I think it really kicked off with McPhee’s Encounters with the Archdruid, just before the Saguaro trip. I read Pilgrim at Tinker Creek and that led me to The Hidden Life of Trees and then I figured I’d give Desert Solitaire another shot, and loved it this time around. I read Goodbye to a River, where I got a feel for the frontier, and more curiosity about the history of the west and non-white experience of the environment. Empire of the Summer Moon was a nice complement. A Natural History of the Senses worked its way in, and Black Nature, and This Radical Land, too. (In the midst of this I took an excellent workation trip to Toronto, and saw Niagara Falls on one of those little boats, and had an out-of-body experience.) After adding Coming Into the Country and Rainy Lake House to the reading binge, I’d touched just about every region of the country. This all tied together and peaked with what I think was my favorite book of the year, Empires, Nations, & Families. Whew. What a ride.
Outside of that, some other 2018 reads I enjoyed more than average, with especially goods ones asterisked:
- La Place de la Concorde Suisse (McPhee!)
- Hamlet* (Shakespeare: pretty good writer)

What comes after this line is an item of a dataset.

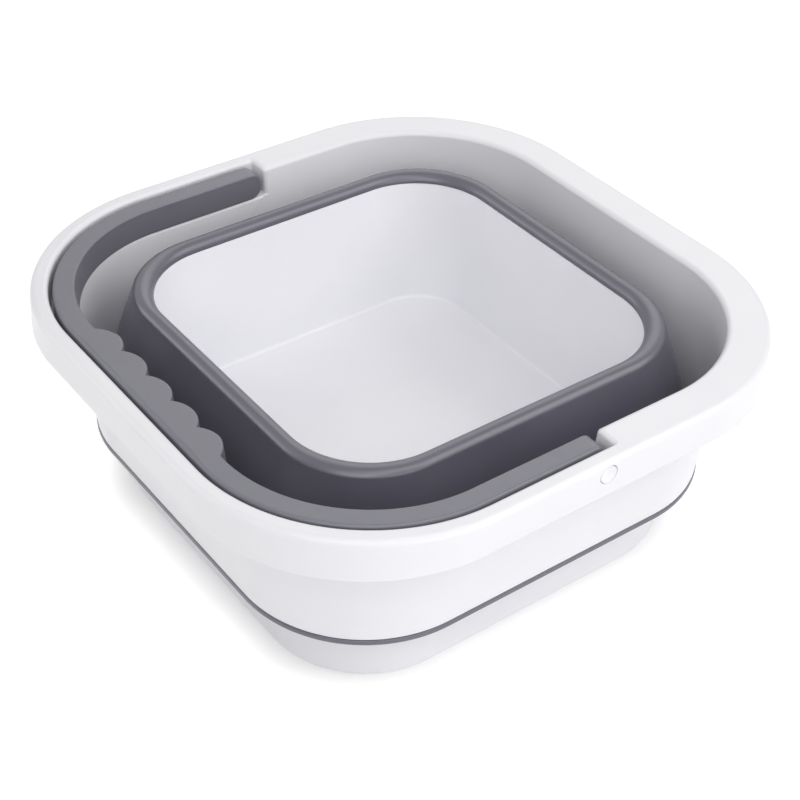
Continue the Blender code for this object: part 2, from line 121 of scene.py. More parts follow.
def plug(value, socket):
    """Links a field to an input, or sets the input to a plain value."""
    if isinstance(value, Field):
        value.tree.links.new(value.socket, socket)
    else:
        socket.default_value = value


def node(tree, kind, inputs=(), output=0, **settings):
    """Adds a node and returns one of its outputs. inputs pairs its inputs' names or numbers with values."""
    made = tree.nodes.new(kind)
    for name, value in settings.items():
        setattr(made, name, value)
    for key, value in dict(inputs).items():
        plug(value, made.inputs[key])
    return Field(tree, made.outputs[output])


def coordinates(vector):
    """The three parts of a vector field."""
    parts = vector.tree.nodes.new("ShaderNodeSeparateXYZ")
    plug(vector, parts.inputs[0])
    return [Field(vector.tree, socket) for socket in parts.outputs]


def start_tree(name, inputs):
    """A Geometry Nodes tree that takes a geometry and these inputs, and a dictionary of them as fields."""
    tree = bpy.data.node_groups.new(name, "GeometryNodeTree")
    tree.interface.new_socket("Geometry", in_out="INPUT", socket_type="NodeSocketGeometry")
    for label, kind in inputs.items():
        tree.interface.new_socket(label, in_out="INPUT", socket_type="NodeSocket" + kind)
    tree.interface.new_socket("Geometry", in_out="OUTPUT", socket_type="NodeSocketGeometry")
    group_in = tree.nodes.new("NodeGroupInput")
    return tree, {socket.name: Field(tree, socket) for socket in group_in.outputs if socket.name}


def end_tree(tree, geometry, finish):
    """Closes a tree: instances made real, smooth faces and the piece's finish."""
    real = node(tree, "GeometryNodeRealizeInstances", {0: geometry})
    smooth = node(tree, "GeometryNodeSetShadeSmooth", {0: real})
    finished = node(tree, "GeometryNodeSetMaterial", {"Geometry": smooth, "Material": finish})
    plug(finished, tree.nodes.new("NodeGroupOutput").inputs[0])


def moved_to(tree, geometry, x, y, z):
    place = node(tree, "ShaderNodeCombineXYZ", {0: x, 1: y, 2: z})
    return node(tree, "GeometryNodeSetPosition", {"Geometry": geometry, "Position": place})


def read_point(tree, geometry, index):
    """The place of one of a geometry's points, as three fields."""
    inputs = {"Geometry": geometry, "Value": node(tree, "GeometryNodeInputPosition"), "Index": index}
    return coordinates(node(tree, "GeometryNodeSampleIndex", inputs, data_type="FLOAT_VECTOR"))


def shell_tree():
    """Sweeps a section round a square with round corners.

    The section's points are (half width, corner axis, height). The axis is how far out the corners'
    centres are.
    """
    tree, given = start_tree("round_square_shell", {"Corner Steps": "Int", "Finish": "Material"})
    rows = node(tree, "GeometryNodeAttributeDomainSize", {"Geometry": given["Geometry"]}, "Point Count")
    per_corner = given["Corner Steps"] + 1
    grid = node(tree, "GeometryNodeMeshGrid", {"Vertices X": per_corner * 4 + 1, "Vertices Y": rows})
    index = node(tree, "GeometryNodeInputIndex")
    column = ((index + 0.5) / rows).math("FLOOR")
    half, axis, height = read_point(tree, given["Geometry"], index - column * rows)
    quarter = ((column + 0.5) / per_corner).math("FLOOR")
    share = (column - quarter * per_corner) / given["Corner Steps"]
    angle = (quarter + share) * (math.pi / 2)
    middle = (quarter + 0.5) * (math.pi / 2)
    x = middle.math("COSINE").math("SIGN") * axis + (half - axis) * angle.math("COSINE")
    y = middle.math("SINE").math("SIGN") * axis + (half - axis) * angle.math("SINE")
    shaped = moved_to(tree, grid, x, y, height)
    merged = node(tree, "GeometryNodeMergeByDistance", {"Geometry": shaped, "Distance": MERGE_WITHIN})
    end_tree(tree, merged, given["Finish"])
    return tree


def web_tree():
    """Upright plates across a hollow, evenly along each side of the bucket and one at each corner.

    The four points given are the inner and outer outlines at the foot, then at the top, as in shell_tree.
    """
    inputs = {"Per Side": "Int", "Spacing": "Float", "Thickness": "Float", "Finish": "Material"}
    tree, given = start_tree("webs", inputs)
    group = given["Per Side"] + 1
    index = node(tree, "GeometryNodeInputIndex")
    position = node(tree, "GeometryNodeInputPosition")
    points = node(tree, "GeometryNodePoints", {"Count": group * 4})
    numbered = node(tree, "GeometryNodeStoreNamedAttribute", {0: points, "Name": "web", "Value": index})
    cube = node(tree, "GeometryNodeMeshCube", {"Size": (2, 2, 2)})
    stored = {0: cube, "Name": "place", "Value": position}
    placed = node(tree, "GeometryNodeStoreNamedAttribute", stored, data_type="FLOAT_VECTOR")
    copies = node(tree, "GeometryNodeInstanceOnPoints", {"Points": numbered, "Instance": placed})
    real = node(tree, "GeometryNodeRealizeInstances", {0: copies})
    web = node(tree, "GeometryNodeInputNamedAttribute", {"Name": "web"})
    place = node(tree, "GeometryNodeInputNamedAttribute", {"Name": "place"}, data_type="FLOAT_VECTOR")
    out, across, up = coordinates(place)

    quarter = ((web + 0.5) / group).math("FLOOR")
    number = web - quarter * group
    at_corner = (number + 0.5).math("GREATER_THAN", given["Per Side"])
    on_side = at_corner * -1 + 1
    shift = (number - (given["Per Side"] - 1) / 2) * given["Spacing"] * on_side
    half, axis, height = read_point(tree, given["Geometry"], (out + 1) / 2 + up + 1)
    past = (shift.math("ABSOLUTE") - axis).math("MAXIMUM", 0)
    corner = half - axis
    side_reach = axis + (corner * corner - past * past).math("SQRT")
    corner_reach = axis * math.sqrt(2) + corner
    reach = side_reach * on_side + corner_reach * at_corner
    turn = (quarter + at_corner / 2) * (math.pi / 2)
    along = shift + across * given["Thickness"] / 2
    x = turn.math("COSINE") * reach - turn.math("SINE") * along
    y = turn.math("SINE") * reach + turn.math("COSINE") * along
    end_tree(tree, moved_to(tree, real, x, y, height), given["Finish"])
    return tree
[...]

I watched some good stuff, too. Many of the stand-outs were smaller-scale movies. Favorites, among those new to me, mostly in reverse chronological order:
- Lean On Pete (favorite of the year)
I built on my daily push-up and squat habits, slacked off on meditation, and got a lot better at flossing regularly. (Don’t economize on floss. Buy the good stuff and use it liberally.)
I started doing evening journal to match my morning one. I’ve really liked this addition. It’s a good opportunity to scrub my brain clean before I sleep. Usually it’s just bulletpoints of what happened during the day, and that’s plenty.
Good year, though it didn’t always feel like it. 🤔
Eighth Grade. I largely can’t relate to this, because I think I was mostly too oblivious in middle school to feel terribly awkward or unfit. The movie is still great, though. Loved the use of the soundtrack, emphasizing the cuts and subjectivity. Great closing speech at the end. Not eloquent but heartfelt, which is maybe better.
A Simple Favor. Pretty fun mix of thriller and comedy and keeps a light touch. Blake Lively has a great role. I dig it.